Due to AMPZ pharmacokinetics a single or double dose per day by oral route is possible in adults. Herrsted et al. showed that after a MPZ administration of 40 mg in six healthy volunteers, the median AMPZ Cmax of 296 ng/mL was obtained after a Tmax of 120 min. The mean concentration of AMPZ was always close to 70 ng/mL after 8 h. Moreover, after 8 h, the mean MPZ concentration was not detectable according to the MPZ half-life -time, that is, 2.18 h in this study. Therefore, the extended antiemetic activity was due to the AMPZ. The AMPZ half-life time could not be determined due to the insufficient amount of time available for the study. However, nevertheless AMPZ appears to have a greater half-life -time compared to MPZ and produced by MPZ deamination The AMPZ concentration appeared to be stable during the initial four hours of the trial. In Figure3, the mean AMPZ concentration was maintained at approximately 50 ng/mL from 1 to 4 h of the study time. AMPZ may also explain the good tolerance of MPZ. Also, MPZ has the lowest brain penetration of any antiemetic drug as compared to domperidone or metoclopramide. Jolliet et al. (2007) assessed the endothelial permeability of MPZ and AMPZ and showed that AMPZ has an endothelial permeability of 0.49 × 10−3 cm min−1 compared to 9.35 × 10−3 cm min−1 for MPZ, 44.9 × 10−3 cm min−1 for domperidone.

Figure 3

Mean plasmatic concentration of metopimazine (MPZ) and acid of MPZ in children (n = 8).

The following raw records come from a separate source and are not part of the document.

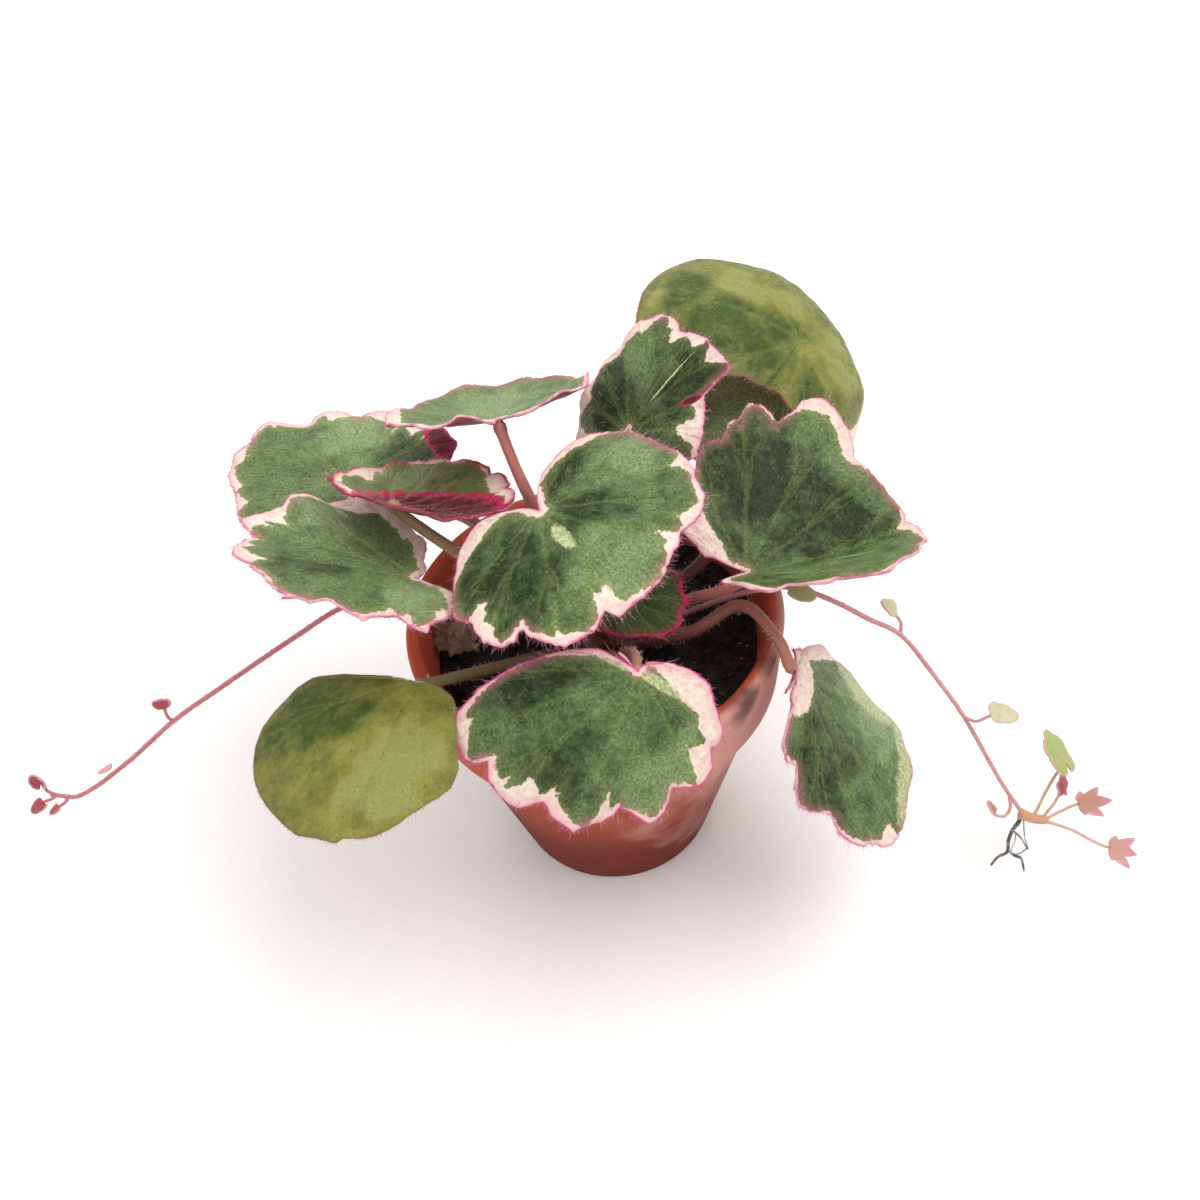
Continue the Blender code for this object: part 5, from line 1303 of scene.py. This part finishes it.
def stem_bmesh(path, radius_at, sides, tint=0.0):
    """Round stem along a path: a sheet rolled round it, closed at both ends."""
    last = len(path) - 1
    frames = path_frames(path)
    bm = bmesh.new()
    bmesh.ops.create_grid(bm, x_segments=last, y_segments=sides, size=1.0, calc_uvs=False)
    layer = {key: bm.verts.layers.float.new(key) for key in ("along", "turn", "tint")}
    for v in bm.verts:
        i = round((v.co.x + 1.0) / 2.0 * last)
        turn = (v.co.y + 1.0) * math.pi
        ahead, across = frames[i]
        bumps = 1.0 + 0.07 * noise.noise(Vector((i * 0.35, math.cos(turn), math.sin(turn) + path[0].x)))
        v.co = path[i] + radius_at(i / last) * bumps * (
            math.cos(turn) * across + math.sin(turn) * ahead.cross(across)
        )
        v[layer["along"]] = i / last
        v[layer["turn"]] = 0.5 + 0.5 * math.sin(turn)
        v[layer["tint"]] = tint
    bmesh.ops.remove_doubles(bm, verts=bm.verts, dist=1e-3)
    bmesh.ops.holes_fill(bm, edges=bm.edges, sides=sides)
    bmesh.ops.recalc_face_normals(bm, faces=bm.faces)
    return bm


def hairs_bmesh(hairs):
    """Tapering three-sided hairs from (root, way, length, radius), made in tufts to keep it quick."""
    bm = bmesh.new()
    for first in range(0, len(hairs), TUFT):
        tuft = bmesh.new()
        layer = tuft.verts.layers.float.new("along")
        for root, way, length, radius in hairs[first:first + TUFT]:
            turn = way.to_track_quat("Z", "Y").to_matrix().to_4x4()
            made = bmesh.ops.create_cone(
                tuft, cap_ends=False, segments=3, radius1=radius, radius2=radius * 0.2, depth=length,
                matrix=Matrix.Translation(root + way * (0.5 * length - 0.08)) @ turn,
            )
            for v in made["verts"]:
                v[layer] = 1.0 if (v.co - root).dot(way) > 0.5 * length else 0.0
        merge_into(bm, tuft)
    return bm


def leaf_hairs(leaf, looks, sizes, count, chance):
    """Pink fringe along a leaf's margin and pale bristles over its upper face."""
    frame_now = leaf_frame(leaf["turn"])
    up = frame_now[2]
    fringe, bristles = [], []
    samples = rim_samples(leaf, looks)
    longest = sizes.margin_hair / MM * (0.6 if looks.get("olive", 0) > 0.8 else 1.0)
    radius = sizes.hair_radius / MM * 0.85
    for (angle, _, lobe), (after, _, _) in zip(samples, samples[1:]):
        start, end = margin_reach(leaf, looks, angle), margin_reach(leaf, looks, after)
        length = (flat_point(after, end) - flat_point(angle, start)).length
        for _ in range(max(1, round(length / sizes.fringe_gap * MM))):
            part = chance.random()
            here, reach = angle + (after - angle) * part, start + (end - start) * part
            edge = sheet_point(leaf, frame_now, here, reach - 0.1, 1.0, lobe)
            inside = sheet_point(leaf, frame_now, here, reach - 1.2, 0.95, lobe)
            out = (edge - inside).normalized()
            way = out + up * chance.uniform(-0.35, 0.6) + out.cross(up) * chance.uniform(-0.6, 0.6)
            spread = (1.2, 1.9) if chance.random() < 0.12 else (0.3, 1.0)
            fringe.append((edge - up * 0.4, way.normalized(), longest * chance.uniform(*spread), radius))
    longest = sizes.surface_hair / MM
    for _ in range(count):
        angle = chance.uniform(samples[0][0], samples[-1][0])
        share = math.sqrt(chance.uniform(0.01, 0.97))
        limit = margin_reach(leaf, looks, angle) - 1.5
        if limit < 4.0:
            continue
        reach = limit * share
        lobe = min(samples, key=lambda s: abs(s[0] - angle))[2]
        here = sheet_point(leaf, frame_now, angle, reach, share, lobe)
        ahead = sheet_point(leaf, frame_now, angle, reach + 0.5, share, lobe)
        out = (ahead - here).normalized()
        way = out * chance.uniform(0.7, 1.6) + up * chance.uniform(0.4, 0.9)
        way += out.cross(up) * chance.uniform(-0.6, 0.6)
        bristles.append((here, way.normalized(), longest * chance.uniform(0.3, 1.0), radius * 0.5))
    return fringe, bristles


def stem_hairs(path, radius_at, sizes, per_mm, chance, longest=1.0, start=0.0):
    """Fine hairs all round a stem."""
    hairs = []
    frames = path_frames(path)
    last = len(path) - 1
    length = sum((b - a).length for a, b in zip(path, path[1:]))
    for _ in range(round(length * per_mm)):
        along = start + (1.0 - start) * chance.random()
        i = min(last - 1, int(along * last))
        ahead, across = frames[i]
        turn = chance.uniform(0.0, math.tau)
        out = math.cos(turn) * across + math.sin(turn) * ahead.cross(across)
        root = path[i].lerp(path[i + 1], along * last - i) + out * radius_at(along) * 0.95
        way = (out + ahead * chance.uniform(-0.4, 0.5)).normalized()
        reach = sizes.stalk_hair / MM * longest * chance.uniform(0.4, 1.0)
        hairs.append((root, way, reach, sizes.hair_radius / MM * 0.8))
    return hairs


def stalk_path(leaf, count):
    """Smooth route of a leaf's stalk, from inside the crown to the underside of its blade."""
    azimuth, height = (math.radians(a) for a in leaf["foot"])
    level = Vector((math.cos(azimuth), math.sin(azimuth), 0.0))
    away = level * math.cos(height) + Vector((0.0, 0.0, math.sin(height)))
    foot = Vector((0.0, 0.0, CROWN_MIDDLE)) + away * (CROWN_RADIUS - 1.5)
    top, arrive = blade_seat(leaf, BLADE_THICKNESS, STALK_RADII[1])
    return smooth_path([foot, *leaf.get("via", []), top], away, arrive, count)


def blade_seat(leaf, thickness, radius):
    """Where a stalk runs into the underside of its blade, and its direction there."""
    tip, _, up = leaf_frame(leaf["turn"])
    slope = math.radians(leaf["arrive"])
    top = Vector(leaf["at"]) - up * (thickness * 0.5 + radius * math.cos(slope) * 0.6) + tip * 0.5 * radius
    return top, tip * math.cos(slope) + up * math.sin(slope)


def stalk_radius(along):
    """Radius of a leaf stalk: a swollen foot, a slow taper, and a small flare under the blade."""
    low, high = STALK_RADII
    taper = low + (high - low) * along
    taper += 1.0 * math.exp(-along / 0.06) + 0.35 * math.exp(-(((along - 0.97) / 0.03) ** 2))
    return taper * (0.75 if along > 0.995 else 1.0)


def stem_path(points, step):
    """Smooth path of a free stem through its points."""
    knots = [Vector(p) for p in points]
    length = sum((b - a).length for a, b in zip(knots, knots[1:]))
    return smooth_path(knots, knots[1] - knots[0], knots[-1] - knots[-2], round(length / step))


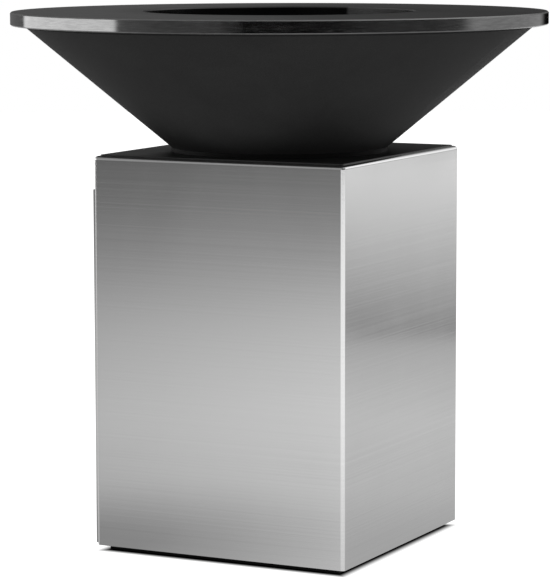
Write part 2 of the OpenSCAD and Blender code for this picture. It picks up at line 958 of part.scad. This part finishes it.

hGH endocrine investigation

During this trial, children received a large dose of glucagon, the stimuli used for hGH endocrine exploration which provokes nausea or vomiting. The administration of glucagon is known to induce nausea and to be emesis. Dillman et al. (2013) showed that after a glucagon IV administration in 50 children, 48% self-reported nausea and 8% experienced emesis (Colle et al. 1984). In this study, no adverse reaction, nausea or emesis was observed with an MPZ administration of 0.33 mg/kg although nausea reactions were expected in four children. During the hGH stimulation tests, at an administered dosage of 0.33 mg/kg, we were able to obtain the MPZ and AMPZ serum concentration of approximately 10 and 50 ng/mL with important videral variations. No nausea or emesis was observed in any of the eight children studied. However, as we did not use a control group we cannot consider, with certainty, these serum concentrations as being representative of an active concentration. Nevertheless, the results we obtained corresponded to the dosage considered to be effective and considered as a currently used drug, that is, 0.33 mg/kg and according the recommended dose of the CTD. No children tested had growth hormone deficiency.

Conclusion

In France, MPZ is now the recommended antiemitic especially in children due to its good tolerance. Pharmacokinetics in children was unknown prior to this study and the results were similar as compared to adults. The original pharmacokinetics presented in this paper corresponds to the posology per os considered as a currently used drug as being useful and effective in children. Our results are in accordance with the recommended MPZ dosage for children under 15 kg of 0.33 mg/kg with up to three administrations per day. Also it can be considered that the common technical document recommended therapeutic dosage can be adapted for children under 15 kg weight.